Your instructions:
Give again, word for word, each line from the top of the listing through the line that holds "growSparse(region, dice, spots[-1], (way".

+ + + + + + +

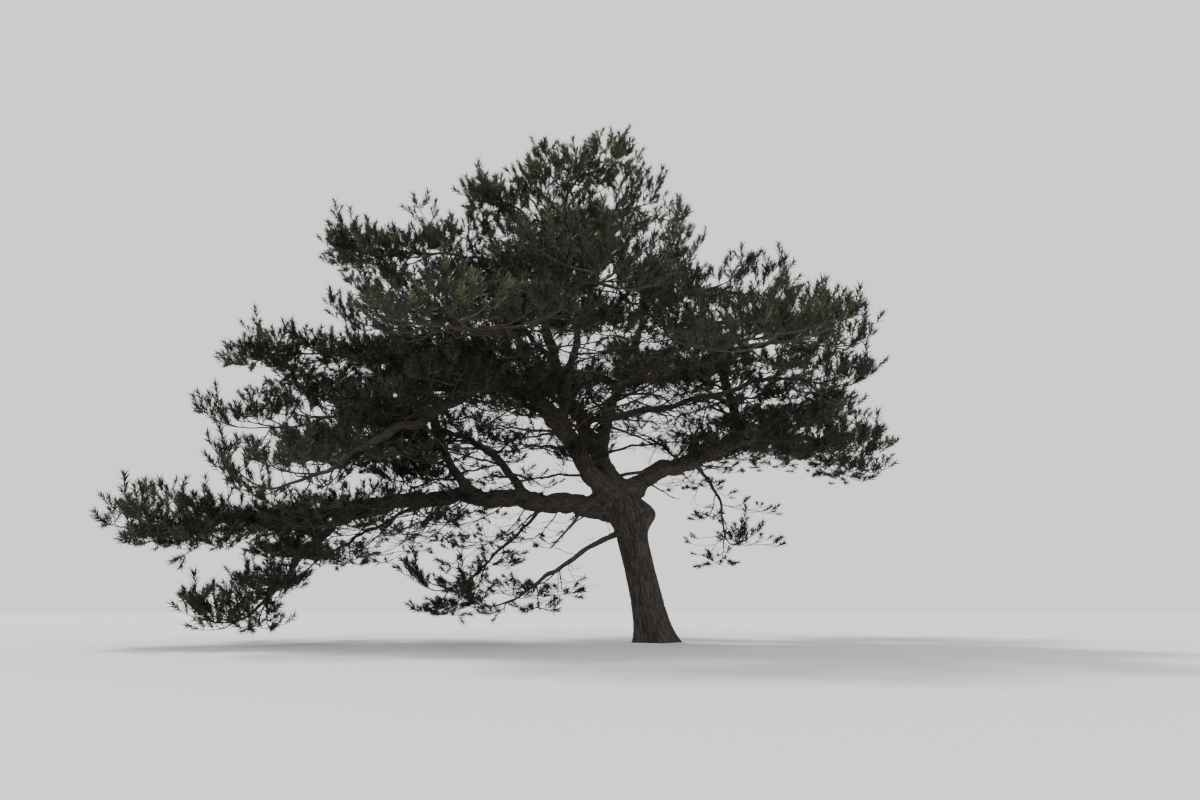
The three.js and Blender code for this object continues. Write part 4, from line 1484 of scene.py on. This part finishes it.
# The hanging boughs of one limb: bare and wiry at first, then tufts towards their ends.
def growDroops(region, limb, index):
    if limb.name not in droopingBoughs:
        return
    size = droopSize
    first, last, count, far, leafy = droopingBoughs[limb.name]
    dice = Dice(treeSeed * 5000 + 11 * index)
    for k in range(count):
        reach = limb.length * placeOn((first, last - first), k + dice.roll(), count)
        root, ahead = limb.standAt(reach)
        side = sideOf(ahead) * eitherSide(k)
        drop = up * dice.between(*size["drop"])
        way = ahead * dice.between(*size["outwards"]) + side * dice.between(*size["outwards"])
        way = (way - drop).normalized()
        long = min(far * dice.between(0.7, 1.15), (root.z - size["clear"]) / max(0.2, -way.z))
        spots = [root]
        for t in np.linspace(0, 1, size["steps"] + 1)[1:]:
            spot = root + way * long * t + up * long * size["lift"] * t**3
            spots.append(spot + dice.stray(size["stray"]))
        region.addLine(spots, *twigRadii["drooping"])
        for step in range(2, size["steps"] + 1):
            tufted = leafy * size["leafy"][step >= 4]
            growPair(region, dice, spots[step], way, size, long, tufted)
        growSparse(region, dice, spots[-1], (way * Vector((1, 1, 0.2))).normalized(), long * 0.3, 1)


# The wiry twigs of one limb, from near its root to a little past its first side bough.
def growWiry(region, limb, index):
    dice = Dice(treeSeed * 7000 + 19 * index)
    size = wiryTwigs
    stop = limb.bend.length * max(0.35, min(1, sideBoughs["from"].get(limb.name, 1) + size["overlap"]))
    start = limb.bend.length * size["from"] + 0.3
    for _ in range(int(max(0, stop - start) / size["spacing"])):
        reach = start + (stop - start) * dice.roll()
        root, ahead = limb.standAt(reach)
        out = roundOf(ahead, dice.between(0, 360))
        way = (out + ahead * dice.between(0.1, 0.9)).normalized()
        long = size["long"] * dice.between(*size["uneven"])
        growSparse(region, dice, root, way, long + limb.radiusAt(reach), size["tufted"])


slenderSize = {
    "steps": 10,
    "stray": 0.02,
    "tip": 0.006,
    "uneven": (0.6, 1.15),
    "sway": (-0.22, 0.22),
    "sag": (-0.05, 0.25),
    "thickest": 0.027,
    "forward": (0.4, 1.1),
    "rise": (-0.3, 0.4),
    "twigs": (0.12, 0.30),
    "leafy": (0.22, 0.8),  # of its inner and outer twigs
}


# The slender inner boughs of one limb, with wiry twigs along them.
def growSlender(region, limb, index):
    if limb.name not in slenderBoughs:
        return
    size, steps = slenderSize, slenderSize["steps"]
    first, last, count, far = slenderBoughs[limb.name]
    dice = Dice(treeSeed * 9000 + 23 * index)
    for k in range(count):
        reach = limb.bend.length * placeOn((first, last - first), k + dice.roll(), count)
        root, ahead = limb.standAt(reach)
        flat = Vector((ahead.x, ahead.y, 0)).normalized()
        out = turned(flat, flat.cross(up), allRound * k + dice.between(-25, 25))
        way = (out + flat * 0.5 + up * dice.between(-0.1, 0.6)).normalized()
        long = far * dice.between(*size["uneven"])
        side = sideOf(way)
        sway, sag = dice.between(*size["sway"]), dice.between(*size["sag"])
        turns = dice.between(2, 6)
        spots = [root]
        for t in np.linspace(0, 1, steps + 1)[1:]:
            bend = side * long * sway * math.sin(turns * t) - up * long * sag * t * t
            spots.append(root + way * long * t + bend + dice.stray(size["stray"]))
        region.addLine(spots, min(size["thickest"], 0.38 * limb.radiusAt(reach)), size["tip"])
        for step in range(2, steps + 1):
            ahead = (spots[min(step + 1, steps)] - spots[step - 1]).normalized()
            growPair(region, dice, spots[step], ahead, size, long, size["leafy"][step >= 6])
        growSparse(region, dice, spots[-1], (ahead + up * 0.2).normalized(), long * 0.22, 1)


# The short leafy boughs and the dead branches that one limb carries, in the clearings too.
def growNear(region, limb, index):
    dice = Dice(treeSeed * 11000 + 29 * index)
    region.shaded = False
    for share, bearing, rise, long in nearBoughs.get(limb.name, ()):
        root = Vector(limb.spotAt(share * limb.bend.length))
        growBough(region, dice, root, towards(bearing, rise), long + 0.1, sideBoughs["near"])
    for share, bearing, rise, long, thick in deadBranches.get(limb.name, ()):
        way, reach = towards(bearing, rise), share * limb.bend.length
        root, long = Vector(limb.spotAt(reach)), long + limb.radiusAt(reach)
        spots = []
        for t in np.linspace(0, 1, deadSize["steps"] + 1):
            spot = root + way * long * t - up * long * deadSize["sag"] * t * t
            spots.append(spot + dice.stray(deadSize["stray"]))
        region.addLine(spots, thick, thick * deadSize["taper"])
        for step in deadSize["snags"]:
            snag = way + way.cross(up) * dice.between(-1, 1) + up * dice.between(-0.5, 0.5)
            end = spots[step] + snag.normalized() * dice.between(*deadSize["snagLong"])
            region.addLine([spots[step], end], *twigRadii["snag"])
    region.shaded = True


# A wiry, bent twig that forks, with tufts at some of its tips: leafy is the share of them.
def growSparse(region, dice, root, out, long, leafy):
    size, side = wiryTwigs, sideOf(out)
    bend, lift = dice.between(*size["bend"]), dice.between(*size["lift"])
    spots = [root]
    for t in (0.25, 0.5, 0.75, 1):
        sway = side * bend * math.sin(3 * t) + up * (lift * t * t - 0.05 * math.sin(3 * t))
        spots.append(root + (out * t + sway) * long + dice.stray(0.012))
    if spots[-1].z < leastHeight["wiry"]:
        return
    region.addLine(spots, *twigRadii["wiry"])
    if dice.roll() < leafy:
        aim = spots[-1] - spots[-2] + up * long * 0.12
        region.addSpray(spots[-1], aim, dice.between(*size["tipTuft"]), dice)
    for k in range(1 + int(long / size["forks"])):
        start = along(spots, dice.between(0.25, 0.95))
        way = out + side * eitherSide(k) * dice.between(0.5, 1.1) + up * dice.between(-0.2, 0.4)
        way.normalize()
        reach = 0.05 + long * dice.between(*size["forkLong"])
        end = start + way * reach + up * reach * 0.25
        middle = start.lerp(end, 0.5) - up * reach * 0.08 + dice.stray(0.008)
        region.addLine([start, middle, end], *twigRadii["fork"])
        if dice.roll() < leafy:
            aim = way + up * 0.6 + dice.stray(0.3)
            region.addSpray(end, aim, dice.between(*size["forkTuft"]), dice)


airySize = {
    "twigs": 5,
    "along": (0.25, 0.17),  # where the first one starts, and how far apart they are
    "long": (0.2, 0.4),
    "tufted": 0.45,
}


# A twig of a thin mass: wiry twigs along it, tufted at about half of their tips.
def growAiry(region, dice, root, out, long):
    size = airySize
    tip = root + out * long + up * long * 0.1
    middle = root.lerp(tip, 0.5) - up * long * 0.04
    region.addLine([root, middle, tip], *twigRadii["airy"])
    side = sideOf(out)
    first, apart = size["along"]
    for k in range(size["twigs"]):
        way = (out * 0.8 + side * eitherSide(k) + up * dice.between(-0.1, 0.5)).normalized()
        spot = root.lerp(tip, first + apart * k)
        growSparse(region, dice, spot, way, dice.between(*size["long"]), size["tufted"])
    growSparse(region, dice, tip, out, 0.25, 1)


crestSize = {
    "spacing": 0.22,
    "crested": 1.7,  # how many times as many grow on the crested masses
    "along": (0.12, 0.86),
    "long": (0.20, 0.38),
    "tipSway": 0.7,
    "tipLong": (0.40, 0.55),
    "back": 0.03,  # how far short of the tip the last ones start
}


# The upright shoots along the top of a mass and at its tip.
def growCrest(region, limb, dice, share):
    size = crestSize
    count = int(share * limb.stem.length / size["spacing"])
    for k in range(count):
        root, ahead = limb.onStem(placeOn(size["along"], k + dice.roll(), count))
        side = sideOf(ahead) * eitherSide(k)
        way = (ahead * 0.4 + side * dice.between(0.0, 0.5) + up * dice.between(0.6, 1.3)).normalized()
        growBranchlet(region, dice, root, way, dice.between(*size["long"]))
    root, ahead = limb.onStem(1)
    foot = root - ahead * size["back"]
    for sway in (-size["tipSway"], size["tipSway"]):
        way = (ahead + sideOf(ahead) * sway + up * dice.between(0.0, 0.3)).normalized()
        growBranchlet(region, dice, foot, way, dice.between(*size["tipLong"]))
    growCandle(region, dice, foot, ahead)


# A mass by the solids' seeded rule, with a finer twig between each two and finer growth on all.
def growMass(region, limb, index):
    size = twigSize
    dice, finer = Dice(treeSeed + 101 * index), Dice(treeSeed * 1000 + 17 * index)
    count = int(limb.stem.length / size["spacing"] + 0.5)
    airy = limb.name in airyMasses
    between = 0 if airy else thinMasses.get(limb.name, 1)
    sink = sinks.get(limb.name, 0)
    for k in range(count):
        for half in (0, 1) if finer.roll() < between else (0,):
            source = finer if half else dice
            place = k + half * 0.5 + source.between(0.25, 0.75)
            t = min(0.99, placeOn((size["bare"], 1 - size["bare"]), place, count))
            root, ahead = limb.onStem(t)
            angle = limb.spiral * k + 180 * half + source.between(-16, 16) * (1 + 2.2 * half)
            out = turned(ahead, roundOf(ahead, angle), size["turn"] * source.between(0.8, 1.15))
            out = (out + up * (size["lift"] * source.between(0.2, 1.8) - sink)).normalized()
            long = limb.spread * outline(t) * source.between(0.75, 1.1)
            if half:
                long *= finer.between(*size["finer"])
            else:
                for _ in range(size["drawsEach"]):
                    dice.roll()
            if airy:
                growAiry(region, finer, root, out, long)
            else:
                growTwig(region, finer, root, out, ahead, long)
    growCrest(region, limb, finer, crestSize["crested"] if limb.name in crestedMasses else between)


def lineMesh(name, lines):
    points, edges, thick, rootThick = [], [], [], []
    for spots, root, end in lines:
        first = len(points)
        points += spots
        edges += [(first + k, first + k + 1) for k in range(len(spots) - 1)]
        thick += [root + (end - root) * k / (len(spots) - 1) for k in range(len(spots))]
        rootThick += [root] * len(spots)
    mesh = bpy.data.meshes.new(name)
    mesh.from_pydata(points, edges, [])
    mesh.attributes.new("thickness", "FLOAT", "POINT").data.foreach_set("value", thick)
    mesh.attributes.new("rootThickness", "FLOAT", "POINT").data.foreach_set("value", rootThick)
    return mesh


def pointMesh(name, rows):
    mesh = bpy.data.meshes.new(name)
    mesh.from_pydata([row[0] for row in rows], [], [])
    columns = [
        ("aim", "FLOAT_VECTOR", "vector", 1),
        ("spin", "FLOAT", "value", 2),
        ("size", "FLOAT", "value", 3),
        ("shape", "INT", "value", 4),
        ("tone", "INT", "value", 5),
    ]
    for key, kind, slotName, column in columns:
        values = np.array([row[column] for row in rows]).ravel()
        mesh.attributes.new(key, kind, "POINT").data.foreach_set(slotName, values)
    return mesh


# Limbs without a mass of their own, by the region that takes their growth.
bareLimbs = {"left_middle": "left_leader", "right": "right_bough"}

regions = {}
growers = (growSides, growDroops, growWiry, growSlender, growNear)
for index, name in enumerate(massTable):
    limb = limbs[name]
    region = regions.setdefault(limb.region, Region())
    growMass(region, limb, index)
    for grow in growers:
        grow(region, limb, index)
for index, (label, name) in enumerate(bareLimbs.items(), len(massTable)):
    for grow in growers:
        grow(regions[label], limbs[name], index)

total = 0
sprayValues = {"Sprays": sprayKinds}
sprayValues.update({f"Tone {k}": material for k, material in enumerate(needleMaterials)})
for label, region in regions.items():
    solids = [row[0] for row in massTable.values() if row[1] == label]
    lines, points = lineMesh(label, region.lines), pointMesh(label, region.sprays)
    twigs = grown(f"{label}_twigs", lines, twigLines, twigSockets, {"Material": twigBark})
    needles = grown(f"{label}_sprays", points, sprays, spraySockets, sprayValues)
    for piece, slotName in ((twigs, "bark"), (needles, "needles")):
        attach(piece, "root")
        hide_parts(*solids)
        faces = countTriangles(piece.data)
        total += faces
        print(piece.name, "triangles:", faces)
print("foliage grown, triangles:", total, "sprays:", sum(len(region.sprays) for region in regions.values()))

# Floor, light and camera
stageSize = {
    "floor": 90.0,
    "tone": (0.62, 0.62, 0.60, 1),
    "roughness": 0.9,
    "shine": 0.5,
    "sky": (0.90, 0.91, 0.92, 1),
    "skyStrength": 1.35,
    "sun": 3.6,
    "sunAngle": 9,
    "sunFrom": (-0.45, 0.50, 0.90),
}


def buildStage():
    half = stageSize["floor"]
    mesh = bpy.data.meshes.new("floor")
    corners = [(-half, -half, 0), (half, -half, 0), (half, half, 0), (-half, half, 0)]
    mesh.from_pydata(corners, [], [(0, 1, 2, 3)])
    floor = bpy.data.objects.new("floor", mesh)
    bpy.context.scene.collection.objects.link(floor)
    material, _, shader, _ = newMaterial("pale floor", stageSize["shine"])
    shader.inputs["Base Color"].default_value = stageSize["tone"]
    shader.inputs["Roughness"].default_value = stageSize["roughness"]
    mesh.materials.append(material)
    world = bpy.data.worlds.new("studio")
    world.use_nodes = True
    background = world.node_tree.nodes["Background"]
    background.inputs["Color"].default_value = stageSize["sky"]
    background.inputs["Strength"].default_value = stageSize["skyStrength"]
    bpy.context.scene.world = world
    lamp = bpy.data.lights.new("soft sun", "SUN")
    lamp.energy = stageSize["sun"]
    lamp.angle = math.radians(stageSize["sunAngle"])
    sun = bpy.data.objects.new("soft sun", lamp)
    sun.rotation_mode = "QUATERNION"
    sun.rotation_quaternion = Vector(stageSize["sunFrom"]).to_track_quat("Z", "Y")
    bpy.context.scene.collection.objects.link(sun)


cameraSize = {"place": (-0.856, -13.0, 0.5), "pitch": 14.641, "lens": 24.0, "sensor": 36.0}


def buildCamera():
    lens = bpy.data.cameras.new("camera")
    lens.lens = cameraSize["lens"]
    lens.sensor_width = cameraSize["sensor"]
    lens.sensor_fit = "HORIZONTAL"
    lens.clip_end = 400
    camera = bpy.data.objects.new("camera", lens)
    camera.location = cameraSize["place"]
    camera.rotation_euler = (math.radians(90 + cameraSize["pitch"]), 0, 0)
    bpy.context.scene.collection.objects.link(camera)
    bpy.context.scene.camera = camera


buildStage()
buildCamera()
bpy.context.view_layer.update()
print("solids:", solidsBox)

+ + + + + + +

Answer to the task:
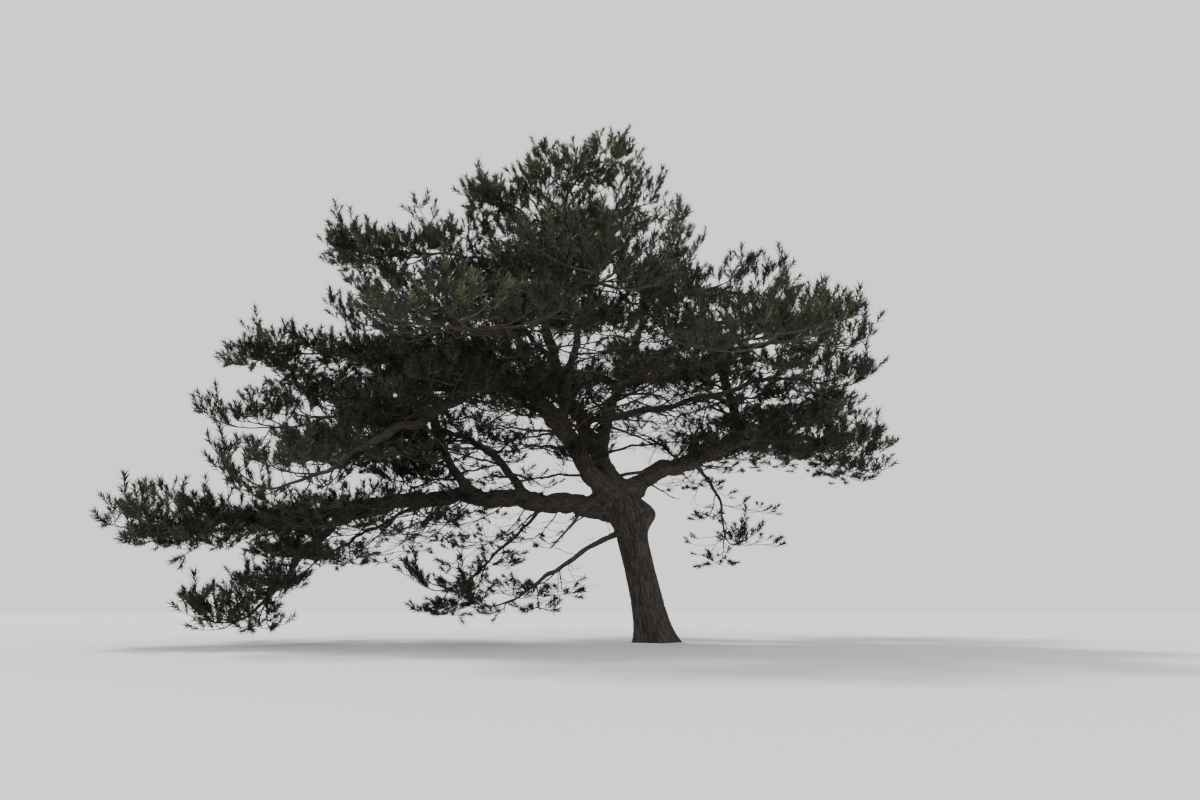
The three.js and Blender code for this object continues. Write part 4, from line 1484 of scene.py on. This part finishes it.
# The hanging boughs of one limb: bare and wiry at first, then tufts towards their ends.
def growDroops(region, limb, index):
    if limb.name not in droopingBoughs:
        return
    size = droopSize
    first, last, count, far, leafy = droopingBoughs[limb.name]
    dice = Dice(treeSeed * 5000 + 11 * index)
    for k in range(count):
        reach = limb.length * placeOn((first, last - first), k + dice.roll(), count)
        root, ahead = limb.standAt(reach)
        side = sideOf(ahead) * eitherSide(k)
        drop = up * dice.between(*size["drop"])
        way = ahead * dice.between(*size["outwards"]) + side * dice.between(*size["outwards"])
        way = (way - drop).normalized()
        long = min(far * dice.between(0.7, 1.15), (root.z - size["clear"]) / max(0.2, -way.z))
        spots = [root]
        for t in np.linspace(0, 1, size["steps"] + 1)[1:]:
            spot = root + way * long * t + up * long * size["lift"] * t**3
            spots.append(spot + dice.stray(size["stray"]))
        region.addLine(spots, *twigRadii["drooping"])
        for step in range(2, size["steps"] + 1):
            tufted = leafy * size["leafy"][step >= 4]
            growPair(region, dice, spots[step], way, size, long, tufted)
        growSparse(region, dice, spots[-1], (way * Vector((1, 1, 0.2))).normalized(), long * 0.3, 1)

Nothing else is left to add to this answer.